Secretarial signatures of the stars also abound, to the extent that I for one would not accept for auction any signed modern celebrity item unless it came with the provenance that it was obtained in person. So many collectors have, over the years built up collections of ‘signed’ photographs of Hollywood and other stars by writing away to the studios and management companies. What they get back is certainly signed, but more often than not, by a secretary employed for the purpose. This is certainly the case with many Beatles signatures – to the extent that there are experts who will even tell you the identity of the secretary who did the signing.
But having sounded those notes of caution, there is no doubt that investing in the past will reap handsome rewards in the future, and ensure that your short and long term investments are well catered for.
Here are a few golden rules which should help you on the way:
1. Always seek proper advice before making major purchases.

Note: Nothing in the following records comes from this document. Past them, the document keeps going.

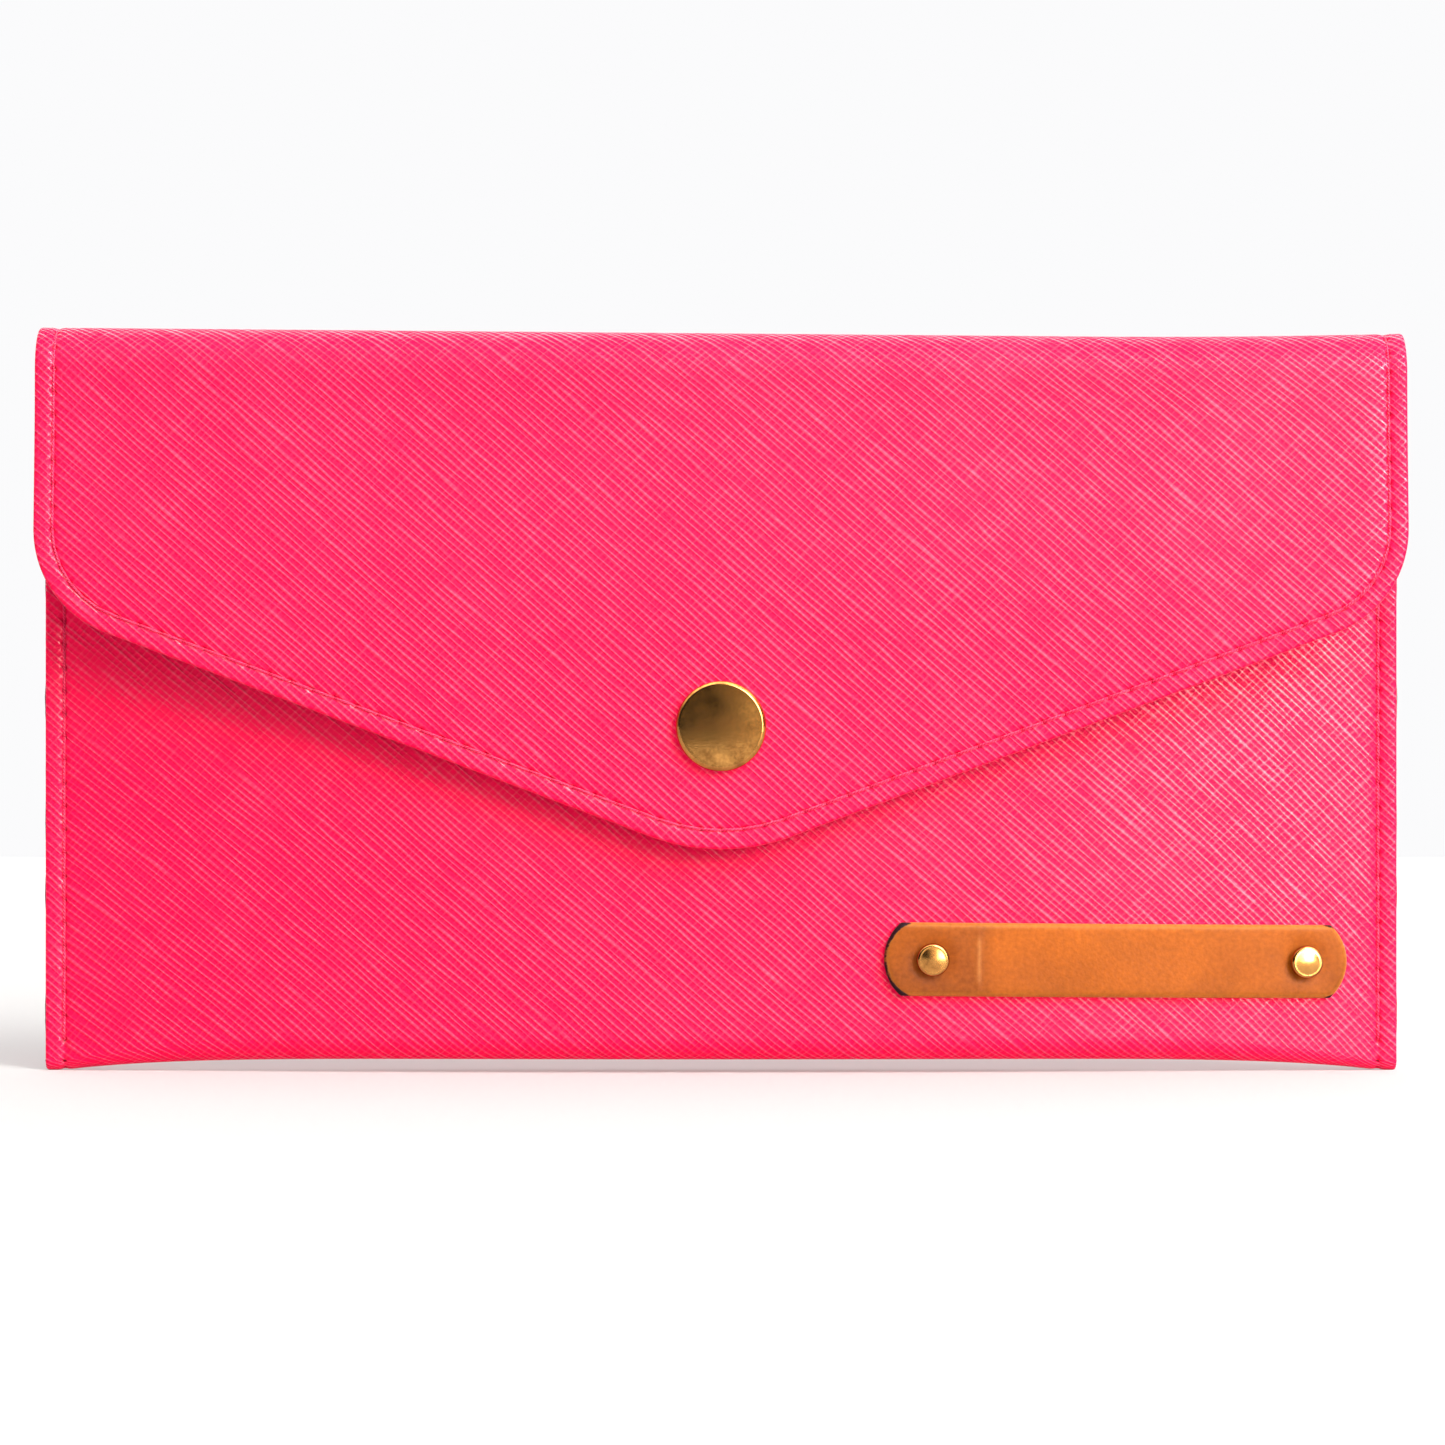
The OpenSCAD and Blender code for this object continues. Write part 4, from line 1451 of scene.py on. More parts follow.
    def flap_cut(self, fine: bool, trim: float) -> Cut:
        """Cuts the flap, from the crest of the fold to the tip.

        Args:
            fine: Whether it is stitched leather, with needle holes and a rounded edge.
            trim: How far its edge is taken in.

        Returns:
            The flat pattern.
        """
        s = self.sheet
        cut = Cut()
        edge, length = s.flap_edge(trim)
        count = max(2, round(length / s.pitch))
        pitch = length / count
        step = pitch / 4 if fine else self.lining_rim
        shares = spread(0.0, length, step)
        drop = RIM_ROWS[0][1] * s.leather if fine else 0.0
        left = [(-u, v) for u, v in map(edge, shares)]
        right = [edge(d) for d in reversed(shares)]
        for u, v in left + right[1:]:
            cut.rim.append(cut.add(u, v, drop))
        for u, press in reversed(self.across(s.flap_half - trim, fine)[1:-1]):
            cut.rim.append(cut.add(u, 0.0, press))
        if fine:
            self.edge_rows(cut, [(i * MM, p * s.leather) for i, p in RIM_ROWS[1:]], shares)
            self.hole_rows(cut, length, pitch)
            outer = s.stitch_inset - 1.5 * MM
            self.edge_rows(cut, [(outer, 0.0)], spread(0.0, length, pitch / 3))
            self.fill(cut, self.flap_clear, self.flap_grid)
        else:
            self.fill(cut, trim + 1.5 * MM, self.lining_grid)
        return cut

    def edge_rows(
        self, cut: Cut, rows: Sequence[tuple[float, float]], shares: Sequence[float]
    ) -> None:
        """Adds rows of points that follow the flap's edge, each with its inset and its depth."""
        for inset, press in rows:
            edge, _ = self.sheet.flap_edge(inset)
            for d in shares[1:]:
                cut.add_pair(*edge(d), press)

    def hole_rows(self, cut: Cut, length: float, pitch: float) -> None:
        """Adds the fine points along the flap's stitching."""
        s = self.sheet
        for away in SEAM.lines():
            edge, _ = s.flap_edge(s.stitch_inset + away)
            for i in range(1, round(length / pitch) * SEAM.samples + 1):
                d = i * pitch / SEAM.samples
                press, near = SEAM.marks(abs(away), (i / SEAM.samples) % 1, pitch)
                cut.add_pair(*edge(d), press, near)

    def fill(self, cut: Cut, inset: float, grid: float) -> None:
        """Adds an even grid of points inside the flap, an inset away from its edge."""
        s = self.sheet
        edge, length = s.flap_edge(inset)
        lower = [edge(d) for d in spread(0.0, length, MM)]
        us, vs = (np.array(c) for c in zip(*reversed(lower)))
        reach = s.corner_x + s.corner_radius - inset
        for v in self.section_rows(float(vs.min()), 0.0, grid)[:-1]:
            for x in spread(-reach, reach, grid):
                if v > float(np.interp(abs(x), us, vs)):
                    cut.add(x, v)

    def side_holes(self, v0: float, v1: float, phase0: float) -> list[float]:
        """Places of the side seams' needle holes between two places of the strip."""
        pitch = self.sheet.pitch
        first = math.ceil((v0 - phase0) / pitch - 1e-6)
        last = math.floor((v1 - phase0) / pitch + 1e-6)
        return [phase0 + i * pitch for i in range(first, last + 1)]

    def sew_sides(
        self, row: StitchRow, sides: Sequence[int], holes: Sequence[float], inside: bool = False
    ) -> None:
        """Sews straight rows up the side seams, on the outer face and, if asked, on the lining.

        Args:
            row: The row of stitches to add to.
            sides: 1 for the right seam and -1 for the left one.
            holes: Places of the needle holes along the strip.
            inside: Whether the inner face is sewn too.
        """
        s = self.sheet
        v = np.array(holes)
        for side in sides:
            x = np.full_like(v, side * s.seam_x)
            place, out = s.place(x, v), s.normals(x, v)
            row.sew(place, out)
            if inside:
                row.sew(place - out * s.wall, -out)

    def build_pouch(self) -> None:
        """Makes the front, base and back of the pouch, its lining and its side seams."""
        s = self.sheet
        marks = s.marks()
        v0, v1 = marks[0], marks[-1]
        phase0 = v1 - s.pitch
        cut = self.rectangle(v0, v1, lambda v: s.half_w, True, phase0)
        leather = self.leather_shell("pouch_leather_sheet", cut)
        settle(leather, Body.POUCH, Slot.PINK_LEATHER, "pouch_leather")
        frayed = self.rectangle(v0, v1, lambda v: s.half_w + self.fray(v), False, phase0)
        lining = self.lining_shell("pouch_lining_cloth", frayed)
        settle(lining, Body.POUCH, Slot.LINING, "pouch_lining")
        back = self.side_holes(v0 - s.pitch / 2, marks[1] + 0.2 * MM, phase0)
        front = self.side_holes(marks[4] - 0.2 * MM, v1, phase0)
        for side, label in ((-1, "left"), (1, "right")):
            row = StitchRow(f"{label}_seam_stitches")
            self.sew_sides(row, [side], back)
            self.sew_sides(row, [side], front)
            settle(row.build(), Body.POUCH, Slot.PINK_THREAD, f"{label}_seam_thread")
        self.build_mouth()

    def fray(self, v: float) -> float:
        """How far the lining's cut edge stands out at v, in short uneven tufts."""
        return 0.12 * MM + 0.14 * MM * math.sin(v / (1.7 * MM)) * math.sin(v / (7.3 * MM) + 0.6)

    def build_mouth(self) -> None:
        """Sews the row under the pocket's mouth, across the front."""
        s = self.sheet
        reach = s.seam_x - 3 * s.pitch
        x = np.array(spread(-reach, reach, s.pitch))
        v = np.full_like(x, s.marks()[-1] - s.stitch_inset)
        row = StitchRow("mouth_stitches")
        row.sew(s.place(x, v), s.normals(x, v))
        settle(row.build(), Body.POUCH, Slot.PINK_THREAD, "mouth_thread")

    def build_fold(self) -> None:
        """Makes the rear half of the top fold, its lining and its stitches."""
        s = self.sheet
        phase0 = s.marks()[-1] - s.pitch
        cut = self.rectangle(0.0, s.split_v, self.back_half, True, phase0)
        leather = self.leather_shell("fold_leather_sheet", cut)
        self.join(leather, Slot.PINK_LEATHER, 1, "fold_leather")
        plain = self.rectangle(0.0, s.split_v, self.back_half, False, phase0)
        lining = self.lining_shell("fold_lining_cloth", plain)
        self.join(lining, Slot.LINING, 1, "fold_lining")
        row = StitchRow("fold_stitches")
        holes = self.side_holes(0.0, s.split_v - s.pitch / 2, phase0)
        self.sew_sides(row, (-1, 1), holes, inside=True)
        self.join(row.build(), Slot.PINK_THREAD, 1, "fold_thread")

    def build_flap(self) -> None:
        """Makes the flap, its lining and the stitching round its edge."""
        s = self.sheet
        leather = self.leather_shell("flap_leather_sheet", self.flap_cut(True, 0.0))
        self.join(leather, Slot.PINK_LEATHER, -1, "flap_leather")
        lining = self.lining_shell("flap_lining_cloth", self.flap_cut(False, self.lining_trim))
        self.join(lining, Slot.LINING, -1, "flap_lining")
        line, length = s.flap_edge(s.stitch_inset)
        count = round(length / s.pitch)
        half = [line(length * i / count) for i in range(count + 1)]
        whole = [(-u, v) for u, v in half] + half[-2::-1]
        u, v = (np.array(c) for c in zip(*whole))
        place, out = s.place(u, v), s.normals(u, v)
        row = StitchRow("flap_stitches")
        row.sew(place, out)
        row.sew(place - out * s.wall, -out)
        self.join(row.build(), Slot.PINK_THREAD, -1, "flap_thread")

    def build(self) -> None:
        """Makes all the leather, lining and pink thread."""
        self.build_pouch()
        self.build_fold()
        self.build_flap()


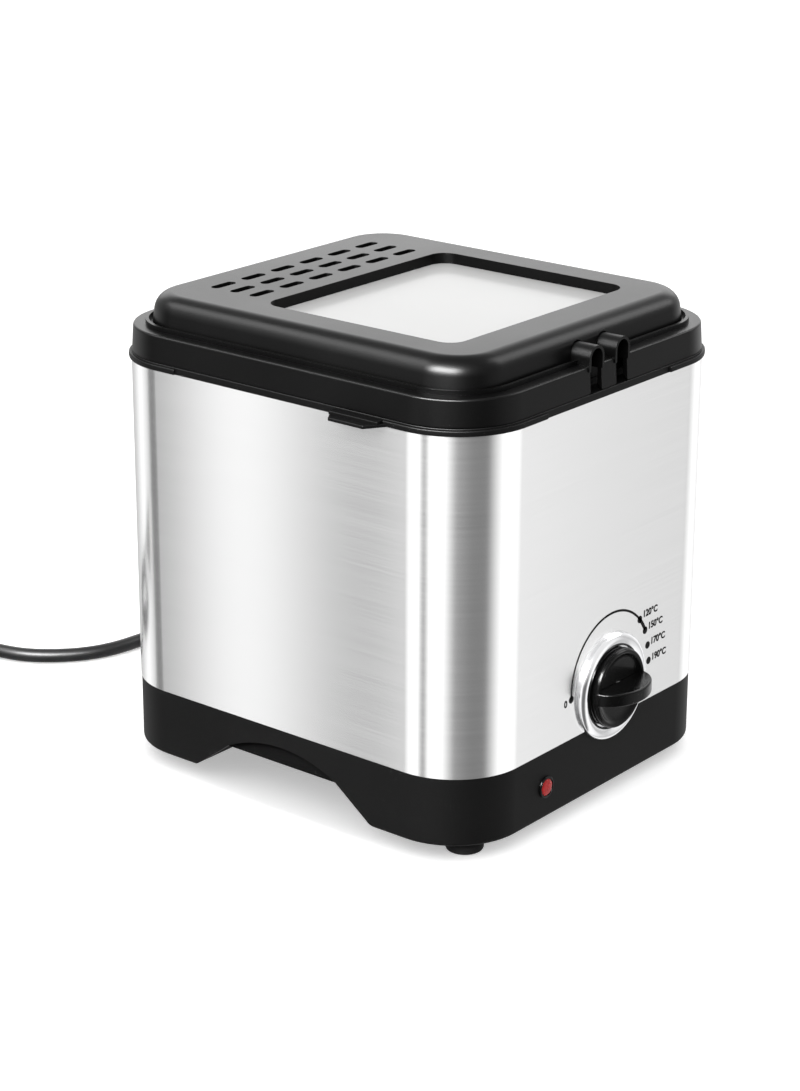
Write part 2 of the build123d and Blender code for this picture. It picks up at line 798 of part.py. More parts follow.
plug_face_x = plug_start_x - plug_boot - plug_body
with BuildPart() as mains_plug:
    with BuildSketch(Plane((plug_start_x, plug_y, plug_radius))):
        with BuildLine():
            Polyline(
                (0, 0),
                (0, cord_radius + 1.2),
                (-plug_boot, cord_radius + 3.0),
                (-plug_boot, plug_radius - 7.0),
                (-plug_boot - 6.0, plug_radius - 5.0),
                (-plug_boot - plug_body + 17.0, plug_radius - 2.6),
                (-plug_boot - plug_body + 15.0, plug_radius),
                (-plug_boot - plug_body, plug_radius),
                (-plug_boot - plug_body, 0),
                close=True,
            )
        make_face()
    revolve(axis=Axis((plug_start_x, plug_y, plug_radius), (1, 0, 0)))
    fillet(mains_plug.faces().sort_by(Axis.X)[0].edges(), radius=1.5)
    with BuildSketch(Plane((plug_face_x, plug_y, plug_radius), x_dir=(0, 1, 0), z_dir=(-1, 0, 0))):
        with Locations((0, -plug_radius), (0, plug_radius)):
            Rectangle(6.0, 4.0)
    extrude(amount=-14.0, mode=Mode.SUBTRACT)
finish(mains_plug.part, "mains_plug")

with BuildPart() as plug_pins:
    with BuildSketch(Plane((plug_face_x, plug_y, plug_radius), x_dir=(0, 1, 0), z_dir=(-1, 0, 0))):
        with Locations((-pin_spacing / 2, 0), (pin_spacing / 2, 0)):
            Circle(pin_radius)
    extrude(amount=pin_length)
    fillet(plug_pins.faces().group_by(Axis.X)[0].edges(), radius=1.2)
finish(plug_pins.part, "plug_pins")

# ---------------------------------------------------------------- lid frame: skirt, ledge, tunnels
seal_top = skirt_bottom + lid_seal_height
pad_reach = (corner_radius - ledge_reach - lid_pad_radius + lid_pad_overlap) * cos(radians(45))
lid_screw_x = width / 2 - corner_radius + pad_reach
lid_screw_y = depth / 2 - corner_radius + pad_reach
tunnel_places = [(-tunnel_spacing / 2, 0), (tunnel_spacing / 2, 0)]
slot_half = tunnel_radius - tunnel_wall
spring_z = ledge_top + tunnel_spring


def tunnel_profile(radius, foot):
    """Upright slot with a round top, from a foot height up to the tunnel's crown."""
    for place_x, _ in tunnel_places:
        with Locations((place_x, (spring_z + foot) / 2)):
            Rectangle(2 * radius, spring_z - foot)
        with Locations((place_x, spring_z)):
            Circle(radius)


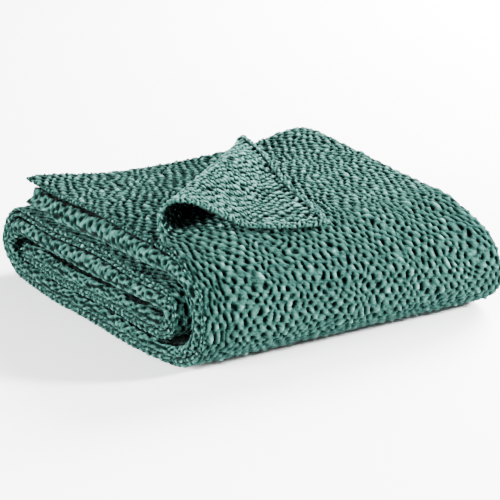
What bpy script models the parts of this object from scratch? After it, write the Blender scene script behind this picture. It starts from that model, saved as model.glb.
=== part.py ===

2. Never get rushed into making a hasty decision – particularly from a private vendor.
3. If you are buying from a private source, take time to check out the reputation of the seller – if he’s genuine then he shouldn’t have any qualms about you checking out whether he really was a best mate of Paul McCartney.
4. Never buy anything in the field of rock and pop, modern celebrities, sport, Titanic, Third Reich, Hollywood, and Dambusters without checking provenance – even if you are buying from an auction house or a dealer. If the information is scanty or dubious, don’t risk it. And don’t even think about buying if the item was obtained by writing to a studio, management company or fan club.
5. Take time to do proper research. Check out current prices on the open market (easily done with the aid of the internet). Get a ‘feel’ for what is a fair price for a particular type of document, so that you know when you are being asked to pay over the odds – or when you are getting a bargain.
6. Try to obtain the best quality you can afford. As prices rise over the years, so will the gap widen between better and poorer material.
7. Take an interest in what you are doing and enjoy it as you are going along – it will reward you a thousand fold as time goes by.